## Start Recorded data

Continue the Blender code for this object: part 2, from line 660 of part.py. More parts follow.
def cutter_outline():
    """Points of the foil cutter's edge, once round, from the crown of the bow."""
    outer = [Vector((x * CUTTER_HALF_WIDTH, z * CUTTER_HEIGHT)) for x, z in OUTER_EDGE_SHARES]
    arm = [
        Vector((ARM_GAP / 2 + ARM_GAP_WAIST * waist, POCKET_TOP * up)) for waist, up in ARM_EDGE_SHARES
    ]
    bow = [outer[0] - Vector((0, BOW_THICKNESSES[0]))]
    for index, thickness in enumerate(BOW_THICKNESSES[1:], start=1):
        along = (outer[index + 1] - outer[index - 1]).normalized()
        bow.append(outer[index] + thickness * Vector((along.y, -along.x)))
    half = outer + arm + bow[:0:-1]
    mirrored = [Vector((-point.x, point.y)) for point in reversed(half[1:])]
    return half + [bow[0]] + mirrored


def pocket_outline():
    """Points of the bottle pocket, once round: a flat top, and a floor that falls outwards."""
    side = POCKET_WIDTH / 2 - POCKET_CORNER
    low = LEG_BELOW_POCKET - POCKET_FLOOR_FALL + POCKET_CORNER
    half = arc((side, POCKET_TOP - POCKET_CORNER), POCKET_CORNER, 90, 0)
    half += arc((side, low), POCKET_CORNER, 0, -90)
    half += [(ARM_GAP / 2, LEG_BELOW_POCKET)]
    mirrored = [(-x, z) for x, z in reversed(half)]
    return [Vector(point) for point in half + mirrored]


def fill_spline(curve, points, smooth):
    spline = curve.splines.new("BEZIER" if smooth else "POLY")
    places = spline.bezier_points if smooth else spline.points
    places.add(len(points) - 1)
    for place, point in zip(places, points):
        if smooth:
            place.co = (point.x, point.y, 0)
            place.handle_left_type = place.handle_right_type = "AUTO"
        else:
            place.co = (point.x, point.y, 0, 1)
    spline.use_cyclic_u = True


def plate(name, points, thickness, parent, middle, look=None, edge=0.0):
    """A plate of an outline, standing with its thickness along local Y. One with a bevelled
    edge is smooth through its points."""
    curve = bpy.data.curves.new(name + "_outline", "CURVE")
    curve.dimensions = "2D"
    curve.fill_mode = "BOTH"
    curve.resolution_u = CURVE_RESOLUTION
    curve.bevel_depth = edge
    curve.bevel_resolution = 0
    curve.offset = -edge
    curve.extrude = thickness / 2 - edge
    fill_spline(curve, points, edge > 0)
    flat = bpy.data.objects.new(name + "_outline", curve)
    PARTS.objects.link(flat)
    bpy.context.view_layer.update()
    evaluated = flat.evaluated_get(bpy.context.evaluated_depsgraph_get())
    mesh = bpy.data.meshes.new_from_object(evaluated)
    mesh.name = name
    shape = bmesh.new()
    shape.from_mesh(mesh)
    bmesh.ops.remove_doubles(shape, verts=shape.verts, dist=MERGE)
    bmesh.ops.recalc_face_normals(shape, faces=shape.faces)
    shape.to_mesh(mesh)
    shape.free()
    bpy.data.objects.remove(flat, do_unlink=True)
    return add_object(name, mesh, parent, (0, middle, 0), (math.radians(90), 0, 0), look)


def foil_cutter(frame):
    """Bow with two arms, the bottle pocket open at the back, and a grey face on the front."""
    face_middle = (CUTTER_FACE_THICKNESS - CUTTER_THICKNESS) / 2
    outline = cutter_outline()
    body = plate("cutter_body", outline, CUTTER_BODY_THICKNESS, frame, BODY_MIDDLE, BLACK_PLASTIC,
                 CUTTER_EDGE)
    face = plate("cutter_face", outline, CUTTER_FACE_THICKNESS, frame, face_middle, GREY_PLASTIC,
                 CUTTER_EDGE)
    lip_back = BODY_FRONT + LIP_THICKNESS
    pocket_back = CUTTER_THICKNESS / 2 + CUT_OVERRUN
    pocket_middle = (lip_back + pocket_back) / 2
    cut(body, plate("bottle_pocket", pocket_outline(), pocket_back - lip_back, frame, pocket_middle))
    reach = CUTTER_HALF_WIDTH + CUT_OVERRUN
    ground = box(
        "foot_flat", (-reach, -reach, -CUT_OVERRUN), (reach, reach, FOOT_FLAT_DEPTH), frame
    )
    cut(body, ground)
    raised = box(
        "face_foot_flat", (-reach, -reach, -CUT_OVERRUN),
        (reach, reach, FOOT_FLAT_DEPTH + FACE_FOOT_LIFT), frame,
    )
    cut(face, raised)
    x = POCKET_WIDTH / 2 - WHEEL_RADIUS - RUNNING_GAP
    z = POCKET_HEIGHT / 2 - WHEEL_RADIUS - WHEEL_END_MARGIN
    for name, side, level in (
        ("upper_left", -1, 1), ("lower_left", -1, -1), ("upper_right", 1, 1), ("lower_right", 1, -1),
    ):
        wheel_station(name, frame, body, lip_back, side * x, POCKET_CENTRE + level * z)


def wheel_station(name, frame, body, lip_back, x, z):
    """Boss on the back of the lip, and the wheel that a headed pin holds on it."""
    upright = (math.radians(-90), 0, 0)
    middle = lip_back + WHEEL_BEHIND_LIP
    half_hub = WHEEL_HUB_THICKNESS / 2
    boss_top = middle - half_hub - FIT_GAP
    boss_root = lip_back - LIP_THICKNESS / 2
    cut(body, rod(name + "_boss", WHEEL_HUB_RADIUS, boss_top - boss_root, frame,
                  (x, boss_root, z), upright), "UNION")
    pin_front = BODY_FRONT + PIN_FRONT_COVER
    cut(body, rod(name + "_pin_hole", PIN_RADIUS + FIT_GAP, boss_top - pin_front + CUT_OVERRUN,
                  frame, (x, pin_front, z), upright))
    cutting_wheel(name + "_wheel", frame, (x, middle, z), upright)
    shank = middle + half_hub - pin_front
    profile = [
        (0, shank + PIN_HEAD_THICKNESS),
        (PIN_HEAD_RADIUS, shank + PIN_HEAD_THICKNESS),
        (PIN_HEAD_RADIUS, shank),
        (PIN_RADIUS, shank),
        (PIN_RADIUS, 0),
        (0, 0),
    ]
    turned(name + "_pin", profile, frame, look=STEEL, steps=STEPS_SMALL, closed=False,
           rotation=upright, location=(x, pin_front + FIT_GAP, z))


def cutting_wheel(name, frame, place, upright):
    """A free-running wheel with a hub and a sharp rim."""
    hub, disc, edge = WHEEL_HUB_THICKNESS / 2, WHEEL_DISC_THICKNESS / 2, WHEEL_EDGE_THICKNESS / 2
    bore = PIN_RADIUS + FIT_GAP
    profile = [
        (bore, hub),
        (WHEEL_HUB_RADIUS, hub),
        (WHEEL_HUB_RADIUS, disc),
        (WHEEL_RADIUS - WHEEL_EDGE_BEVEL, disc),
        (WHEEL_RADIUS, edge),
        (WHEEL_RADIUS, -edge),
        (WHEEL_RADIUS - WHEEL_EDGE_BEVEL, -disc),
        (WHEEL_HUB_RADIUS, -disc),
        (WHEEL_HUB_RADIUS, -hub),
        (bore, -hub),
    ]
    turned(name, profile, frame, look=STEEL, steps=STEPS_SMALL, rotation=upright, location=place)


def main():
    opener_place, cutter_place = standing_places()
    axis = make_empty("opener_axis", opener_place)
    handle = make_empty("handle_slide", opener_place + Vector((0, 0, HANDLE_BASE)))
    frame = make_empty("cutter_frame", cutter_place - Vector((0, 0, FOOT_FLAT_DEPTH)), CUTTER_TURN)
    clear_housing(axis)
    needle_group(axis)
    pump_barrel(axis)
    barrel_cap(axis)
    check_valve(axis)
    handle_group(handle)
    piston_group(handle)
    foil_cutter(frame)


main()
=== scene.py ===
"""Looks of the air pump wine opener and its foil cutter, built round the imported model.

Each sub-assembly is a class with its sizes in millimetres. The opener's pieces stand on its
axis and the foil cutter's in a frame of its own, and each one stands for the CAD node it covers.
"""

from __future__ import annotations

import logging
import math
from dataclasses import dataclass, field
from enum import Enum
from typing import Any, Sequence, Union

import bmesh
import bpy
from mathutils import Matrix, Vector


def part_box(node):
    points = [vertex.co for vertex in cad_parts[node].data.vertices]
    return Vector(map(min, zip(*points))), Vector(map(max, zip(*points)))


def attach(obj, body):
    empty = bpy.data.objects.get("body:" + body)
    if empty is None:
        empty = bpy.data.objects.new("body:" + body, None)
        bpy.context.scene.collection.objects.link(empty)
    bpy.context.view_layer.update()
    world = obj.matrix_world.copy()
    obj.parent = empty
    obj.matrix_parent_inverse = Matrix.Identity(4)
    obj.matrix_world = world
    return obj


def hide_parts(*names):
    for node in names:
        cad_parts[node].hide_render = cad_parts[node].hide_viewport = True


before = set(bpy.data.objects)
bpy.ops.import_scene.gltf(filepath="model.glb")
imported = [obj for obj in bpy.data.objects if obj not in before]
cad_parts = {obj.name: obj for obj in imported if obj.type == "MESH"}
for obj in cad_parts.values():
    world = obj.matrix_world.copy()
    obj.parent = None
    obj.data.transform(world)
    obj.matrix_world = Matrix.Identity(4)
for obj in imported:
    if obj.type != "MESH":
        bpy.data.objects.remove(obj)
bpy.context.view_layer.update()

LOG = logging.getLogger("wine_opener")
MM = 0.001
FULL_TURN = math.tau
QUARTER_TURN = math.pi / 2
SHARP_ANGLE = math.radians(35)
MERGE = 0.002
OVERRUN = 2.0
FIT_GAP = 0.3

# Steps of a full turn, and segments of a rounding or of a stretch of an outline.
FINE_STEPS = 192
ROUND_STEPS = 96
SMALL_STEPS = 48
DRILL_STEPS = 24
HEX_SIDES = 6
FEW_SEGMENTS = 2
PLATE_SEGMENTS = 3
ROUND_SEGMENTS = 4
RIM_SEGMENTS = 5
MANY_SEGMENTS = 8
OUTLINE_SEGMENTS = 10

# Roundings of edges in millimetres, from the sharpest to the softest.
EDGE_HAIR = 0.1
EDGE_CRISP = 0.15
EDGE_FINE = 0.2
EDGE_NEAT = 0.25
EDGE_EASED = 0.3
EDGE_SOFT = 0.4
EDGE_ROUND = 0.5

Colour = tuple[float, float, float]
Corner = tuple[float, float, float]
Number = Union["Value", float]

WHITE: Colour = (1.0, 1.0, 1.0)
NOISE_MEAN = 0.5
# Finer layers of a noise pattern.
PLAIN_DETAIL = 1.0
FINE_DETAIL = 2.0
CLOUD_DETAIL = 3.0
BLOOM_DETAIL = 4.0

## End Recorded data

- The exercise -
Give back, word for word, each line from the one containing "0, FOOT_FLAT_DEPTH)), CUTTER_TURN)" down to the one containing "points = [vertex.co", including those two lines.

- Solved exercise -
    frame = make_empty("cutter_frame", cutter_place - Vector((0, 0, FOOT_FLAT_DEPTH)), CUTTER_TURN)
    clear_housing(axis)
    needle_group(axis)
    pump_barrel(axis)
    barrel_cap(axis)
    check_valve(axis)
    handle_group(handle)
    piston_group(handle)
    foil_cutter(frame)


main()
=== scene.py ===
"""Looks of the air pump wine opener and its foil cutter, built round the imported model.

Each sub-assembly is a class with its sizes in millimetres. The opener's pieces stand on its
axis and the foil cutter's in a frame of its own, and each one stands for the CAD node it covers.
"""

from __future__ import annotations

import logging
import math
from dataclasses import dataclass, field
from enum import Enum
from typing import Any, Sequence, Union

import bmesh
import bpy
from mathutils import Matrix, Vector


def part_box(node):
    points = [vertex.co for vertex in cad_parts[node].data.vertices]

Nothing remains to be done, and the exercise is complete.